Many organizations use customer personas (an avatar that represents your target user).  But there is an important catch with personas that often gets overlooked: if they aren’t based on actual real, breathing customers, you won’t be any further ahead.  You’ll just end up in endless meetings about whether or not the personas are really valid, thus replacing circular meetings about product features with circular meetings about personas.

I believe this was 7th level of hell in Dante’s Inferno.
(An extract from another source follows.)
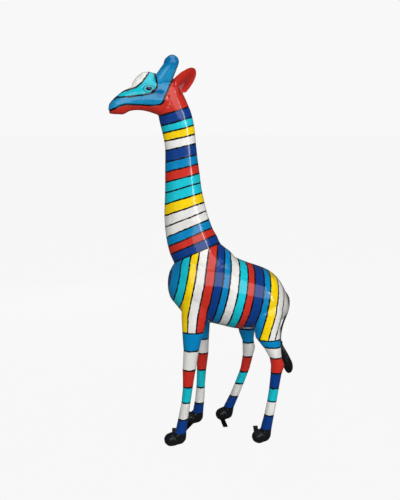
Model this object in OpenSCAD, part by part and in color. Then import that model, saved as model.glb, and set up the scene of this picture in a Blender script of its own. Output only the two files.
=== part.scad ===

While personas have their place, in practice they can often get caught up in political turf wars with different factions advocating for different personas, or lobbying to have certain needs “added” to the persona to make it fit conveniently with the product roadmap.

There is a better way.

Hands down, the most efficient path for aligning your product team around the customer is to share the actual Voice of the Customer with them.  That means inviting them to listen to customer interviews, and to participate in the research activities.  Show them videos, have them listen to audio recordings, read them direct quotes.  Do whatever you can to have them hear the customer in their own words.

I’ve seen it over and over again.  Teams that have an opportunity for direct observation of customers will have a better shared understanding of the customer and make better decisions.  Don’t just take my word for it.  In my interviews with leaders in B2B tech, I’ve heard this advice from people like Pradeep GanapathyRaj at Microsoft, and Mark Amszej from CDK Global.